-- start SUPPLIED INFORMATION --

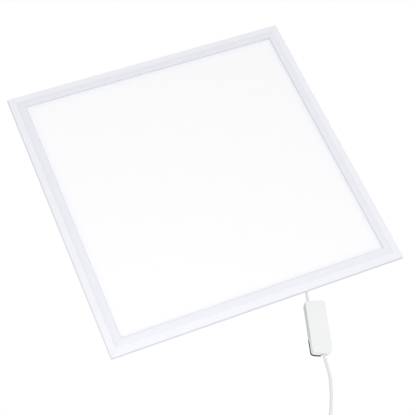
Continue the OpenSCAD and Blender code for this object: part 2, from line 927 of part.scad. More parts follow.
// Input capacitor lying down and output capacitor standing
module capacitors() {
  color([0.15, 0.17, 0.3])
    in_driver() {
      z_rod(input_cap_at[0], part_y + input_cap_r + 0.2, input_cap_at[1], input_cap_at[1] + input_cap_l,
        input_cap_r, input_cap_r);
      y_rod(output_cap_at[0], output_cap_at[1], part_y, part_y + output_cap_h, output_cap_r, output_cap_r);
    }
}

// Common-mode choke: a ring core with its winding
module choke() {
  color([0.7, 0.4, 0.2])
    in_driver()
      translate([choke_at[0], part_y + choke_wire_r + 0.3, choke_at[1]])
        rotate([90, 0, 0])
          rotate_extrude()
            translate([choke_r, 0])
              circle(r = choke_wire_r);
}

module rectifier() {
  color([0.15, 0.15, 0.15])
    in_driver()
      span(rectifier_x, [part_y, part_y + rectifier_h], rectifier_z);
}

// Switching transistor standing against the heat sink
module power_switch() {
  color([0.13, 0.13, 0.14])
    in_driver()
      span(switch_x, [part_y, part_y + switch_h], switch_z);
}

// Bent aluminium heat sink with three fins
module heat_sink() {
  fin_pitch = (sink_z[1] - sink_z[0] - fin_t) / 2;
  color([0.75, 0.76, 0.78])
    in_driver() {
      span(sink_x, [part_y, part_y + sink_h], sink_z);
      for (i = [0:2])
        span([sink_x[1] - 0.5, fin_out], [part_y + 1, part_y + sink_h],
          [sink_z[0] + i * fin_pitch, sink_z[0] + i * fin_pitch + fin_t]);
    }
}

// Glass fuse in its sleeve
module fuse() {
  color([0.9, 0.88, 0.8])
    in_driver()
      z_rod(fuse_at[0], part_y + fuse_r + 0.2, fuse_at[1], fuse_at[1] + fuse_l, fuse_r, fuse_r);
}

// Two-pole mains terminal inside the flap
module mains_terminal() {
  wall = 3;
  color([0.2, 0.45, 0.3])
    in_driver()
      difference() {
        span([terminal_x[0] - wall, terminal_x[1] + wall], [part_y, terminal_top], terminal_z);
        for (x = terminal_x) {
          y_rod(x, terminal_screw_z, terminal_screw_y - mains_screw[1] - loose, terminal_top + 1, 2, 2);
          z_rod(x, -1.4, terminal_z[0] - 1, terminal_z[0] + 6, 1.5, 1.5);
        }
      }
}

module mains_terminal_screws() {
  color([0.78, 0.78, 0.76])
    in_driver()
      for (x = terminal_x)
        translate([x, terminal_screw_y, terminal_screw_z])
          screw(mains_screw);
}

// Two-pole output terminal at the lead end
module output_terminal() {
  wall = 2.3;
  color([0.2, 0.45, 0.3])
    in_driver()
      difference() {
        span([output_x[0] - wall, output_x[1] + wall], [part_y, part_y + output_h], output_z);
        for (x = output_x)
          y_rod(x, output_screw_z, part_y + 6, part_y + output_h + 1, 1.4, 1.4);
      }
}

module output_terminal_screws() {
  color([0.78, 0.78, 0.76])
    in_driver()
      for (x = output_x)
        translate([x, part_y + 7.2, output_screw_z])
          screw(output_screw);
}

// Bar that clamps the mains cord on the base of the terminal space
module cord_clamp() {
  color([0.9, 0.9, 0.88])
    in_driver()
      difference() {
        span([cord_x - 6.4, cord_x + 5], [cord_r - 0.9, clamp_top], clamp_z);
        z_rod(cord_x, 0, clamp_z[0] - 3, clamp_z[1] + 7, cord_r + slack, cord_r + slack);
        y_rod(clamp_screw_at[0], clamp_screw_at[1], -10, 20, clamp_screw[0] + loose, clamp_screw[0] + loose);
      }
}

module cord_clamp_screws() {
  color([0.75, 0.76, 0.78])
    in_driver()
      translate([clamp_screw_at[0], clamp_top + slack, clamp_screw_at[1]])
        screw(clamp_screw);
}

// The end of the mains cord inside the driver, held by the clamp
module cord_root() {
  color([0.9, 0.9, 0.92])
    in_driver()
      z_rod(cord_x, 0, cord_start + cord_r + 0.4, cord_root_end, cord_r, cord_r);
}

// Live and neutral cores from the cord to the mains terminal
module mains_tails() {
  start_z = cord_root_end + slack;
  in_driver() {
    color([0.45, 0.26, 0.14])
      wire([
        [cord_x - core_apart, 0.2, start_z],
        [cord_x - core_apart, 0.2, box_end + 11.9],
        [cord_x - 2.9, -2.5, box_end + 12.2],
        [terminal_x[0], -2.5, box_end + 12.2],
        [terminal_x[0], -1.4, terminal_z[0] - 0.6],
        [terminal_x[0], -1.4, terminal_z[0] + 3]
      ], core_r);
    color([0.15, 0.3, 0.65])
      wire([
        [cord_x + core_apart, 0, start_z],
        [cord_x + core_apart, 0, box_end + 14.5],
        [terminal_x[1], 0.2, box_end + 14.5],
        [terminal_x[1], -1.4, terminal_z[0] + 0.2],
        [terminal_x[1], -1.4, terminal_z[0] + 3]
      ], core_r);
  }
}

// Centre line of the mains cord: a straight run and two bends, with children at its far end
module along_cord() {
  translate([cord_x, 0, cord_start])
    rotate([0, -cord_angle, 0])
      translate([0, 0, -cord_run])
        after_bend(cord_bend_1)
          after_bend(cord_bend_2)
            translate([0, 0, -cord_end_run])
              children();
}

// Thin band that joins two stretches of the cord into one solid
module seam_band() {
  z_rod(0, 0, -0.2, 0.2, cord_r + 0.03, cord_r + 0.03);
}

module mains_cord() {
  ends = 5;
  color([0.88, 0.89, 0.92])
    in_driver()
      translate([cord_x, 0, cord_start])
        rotate([0, -cord_angle, 0]) {
          rotate_extrude()
            polygon(concat([[0, -cord_run], [cord_r, -cord_run]], arc([0, 0], cord_r, 0, 90, ends)));
          translate([0, 0, -cord_run]) {
            seam_band();
            tube_bend(cord_bend_1, cord_r);
            after_bend(cord_bend_1) {
              seam_band();
              tube_bend(cord_bend_2, cord_r);
              after_bend(cord_bend_2) {
                seam_band();
                z_rod(0, 0, -cord_end_run, 0, cord_r, cord_r);
              }
            }
          }
        }
}

// Insulated cores beyond the end of the sheath
module cord_cores() {
  in_driver()
    along_cord()
      for (i = [0, 1])
        color(i == 0 ? [0.45, 0.26, 0.14] : [0.15, 0.3, 0.65])
          z_rod((2 * i - 1) * core_apart, 0, -bare_from, -slack, core_r, core_r);
}

// Crimped ferrules on the bare ends
module core_ferrules() {
  color([0.8, 0.8, 0.78])
    in_driver()
      along_cord()
        for (i = [0, 1]) {
          z_rod((2 * i - 1) * core_apart, 0, -bare_from - 2, -bare_from - slack, collar_r, collar_r);
          z_rod((2 * i - 1) * core_apart, 0, -bare_from - ferrule_l, -bare_from - 1.9, ferrule_r, ferrule_r);
        }
}

frame_rail_bottom();
frame_rail_top();
frame_rail_left();
frame_rail_right();
corner_keys();
corner_screws();
diffuser_sheet();
light_guide();
guide_bumpers();
reflector_film();
foam_pad();
led_board_left();
led_board_right();
led_chips();
board_wires();
back_plate();
back_plate_screws();
suspension_nuts();
lead_grommet();
lead_gland();
gland_screws();
lead_root();
output_lead();
lead_boot();
lead_tail();
driver_cover();
driver_base();
driver_screws();
driver_board();
board_screws();
insulation_sheet();
transformer_core();
transformer_winding();
capacitors();
choke();
rectifier();
power_switch();
heat_sink();
fuse();
mains_terminal();
mains_terminal_screws();
output_terminal();
output_terminal_screws();
cord_clamp();
cord_clamp_screws();
cord_root();
mains_tails();
terminal_flap();
flap_pad();
flap_pin();
mains_cord();
cord_cores();
core_ferrules();
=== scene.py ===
# Looks of the LED panel light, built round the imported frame. Lengths are in metres, as in the frame;
# names that end in _mm hold millimetres.
import json
import math

import bmesh
import bpy
from mathutils import Matrix, Vector


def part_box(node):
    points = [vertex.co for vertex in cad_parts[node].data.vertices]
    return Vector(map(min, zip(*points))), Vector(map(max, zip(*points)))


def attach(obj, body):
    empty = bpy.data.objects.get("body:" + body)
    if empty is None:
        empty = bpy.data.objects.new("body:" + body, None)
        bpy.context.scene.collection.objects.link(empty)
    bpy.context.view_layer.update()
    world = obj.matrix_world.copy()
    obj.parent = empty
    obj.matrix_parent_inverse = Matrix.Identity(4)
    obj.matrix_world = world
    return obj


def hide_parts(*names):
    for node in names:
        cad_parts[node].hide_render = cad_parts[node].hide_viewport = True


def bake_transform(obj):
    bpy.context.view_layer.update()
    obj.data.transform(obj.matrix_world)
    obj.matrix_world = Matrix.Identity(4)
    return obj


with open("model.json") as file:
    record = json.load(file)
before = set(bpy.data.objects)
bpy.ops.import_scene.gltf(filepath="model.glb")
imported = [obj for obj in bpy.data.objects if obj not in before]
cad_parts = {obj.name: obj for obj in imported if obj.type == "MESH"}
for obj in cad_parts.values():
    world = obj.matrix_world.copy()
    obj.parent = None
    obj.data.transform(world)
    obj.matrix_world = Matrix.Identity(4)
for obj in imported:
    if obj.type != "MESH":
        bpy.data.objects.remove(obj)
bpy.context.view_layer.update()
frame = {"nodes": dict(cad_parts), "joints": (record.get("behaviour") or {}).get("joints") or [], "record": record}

record = frame["record"]
joints = {joint["name"]: joint for joint in frame["joints"]}
MM = 0.001


# ---- Places worked out from the frame ---------------------------------------------------------

def joint_at(name):
    """A joint's pivot at rest."""
    return Vector(joints[name]["pos_m"])


def joint_axis(name):
    """A joint's axis at rest."""
    return Vector(joints[name]["axis"]).normalized()


def node_points(*names):
    """Every vertex of some CAD nodes."""
    return [vertex.co.copy() for name in names for vertex in frame["nodes"][name].data.vertices]


def extent(points, direction):
    """Lowest and highest place of some points along a direction."""
    along = [point.dot(direction) for point in points]
    return min(along), max(along)


# The driver's own axes: x across its width, y from its front to its rear, z up its length.
driver_x = joint_axis("lead_bend")
driver_z = -joint_axis("flap_hinge")
driver_y = driver_z.cross(driver_x)
box_points = node_points("driver_cover", "driver_base")
box_front, box_rear = extent(box_points, driver_y)
box_low, box_high = extent(box_points, driver_z)


def in_driver(x, y, z):
    """The point with these distances along the driver's axes."""
    return driver_x * x + driver_y * y + driver_z * z


def driver_place(point):
    """A point's distances along the driver's axes."""
    return point.dot(driver_x), point.dot(driver_y), point.dot(driver_z)


# ---- Mesh helpers ------------------------------------------------------------------------------

SMOOTH_ANGLE = math.radians(35)


def make_object(name, mesh, slot, smooth_angle=SMOOTH_ANGLE):
    """An object with smooth shading up to an angle, in its material slot's finish."""
    mesh.shade_smooth()
    mesh.set_sharp_from_angle(angle=smooth_angle)
    mesh.materials.append(MATERIALS[slot])
    piece = bpy.data.objects.new(name, mesh)
    bpy.context.scene.collection.objects.link(piece)
    return piece


def finished_mesh(shape, name):
    """A mesh made from an edited shape, which is then let go."""
    mesh = bpy.data.meshes.new(name)
    shape.to_mesh(mesh)
    shape.free()
    return mesh


def ring(shape, centre, radius, side_axis, other, sides):
    """New vertices round a centre, in the plane of two directions."""
    angles = [2 * math.pi * k / sides for k in range(sides)]
    outward = [math.cos(angle) * side_axis + math.sin(angle) * other for angle in angles]
    return [shape.verts.new(centre + radius * out) for out in outward]


def join_rings(shape, low, high):
    """New faces between two rings of vertices."""
    sides = len(low)
    for k in range(sides):
        after = (k + 1) % sides
        shape.faces.new((low[k], low[after], high[after], high[k]))


MERGE_DISTANCE = 0.002 * MM
FLAT_ANGLE = math.radians(0.4)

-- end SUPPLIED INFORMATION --

THE EXERCISE: Print exactly the lines from the one containing "obj.data.transform(obj.matrix_world)" to the one containing "box_low, box_high = extent(box_points, driver_z)", both included, and nothing else.

RESPONSE TO THE EXERCISE:
    obj.data.transform(obj.matrix_world)
    obj.matrix_world = Matrix.Identity(4)
    return obj


with open("model.json") as file:
    record = json.load(file)
before = set(bpy.data.objects)
bpy.ops.import_scene.gltf(filepath="model.glb")
imported = [obj for obj in bpy.data.objects if obj not in before]
cad_parts = {obj.name: obj for obj in imported if obj.type == "MESH"}
for obj in cad_parts.values():
    world = obj.matrix_world.copy()
    obj.parent = None
    obj.data.transform(world)
    obj.matrix_world = Matrix.Identity(4)
for obj in imported:
    if obj.type != "MESH":
        bpy.data.objects.remove(obj)
bpy.context.view_layer.update()
frame = {"nodes": dict(cad_parts), "joints": (record.get("behaviour") or {}).get("joints") or [], "record": record}

record = frame["record"]
joints = {joint["name"]: joint for joint in frame["joints"]}
MM = 0.001


# ---- Places worked out from the frame ---------------------------------------------------------

def joint_at(name):
    """A joint's pivot at rest."""
    return Vector(joints[name]["pos_m"])


def joint_axis(name):
    """A joint's axis at rest."""
    return Vector(joints[name]["axis"]).normalized()


def node_points(*names):
    """Every vertex of some CAD nodes."""
    return [vertex.co.copy() for name in names for vertex in frame["nodes"][name].data.vertices]


def extent(points, direction):
    """Lowest and highest place of some points along a direction."""
    along = [point.dot(direction) for point in points]
    return min(along), max(along)


# The driver's own axes: x across its width, y from its front to its rear, z up its length.
driver_x = joint_axis("lead_bend")
driver_z = -joint_axis("flap_hinge")
driver_y = driver_z.cross(driver_x)
box_points = node_points("driver_cover", "driver_base")
box_front, box_rear = extent(box_points, driver_y)
box_low, box_high = extent(box_points, driver_z)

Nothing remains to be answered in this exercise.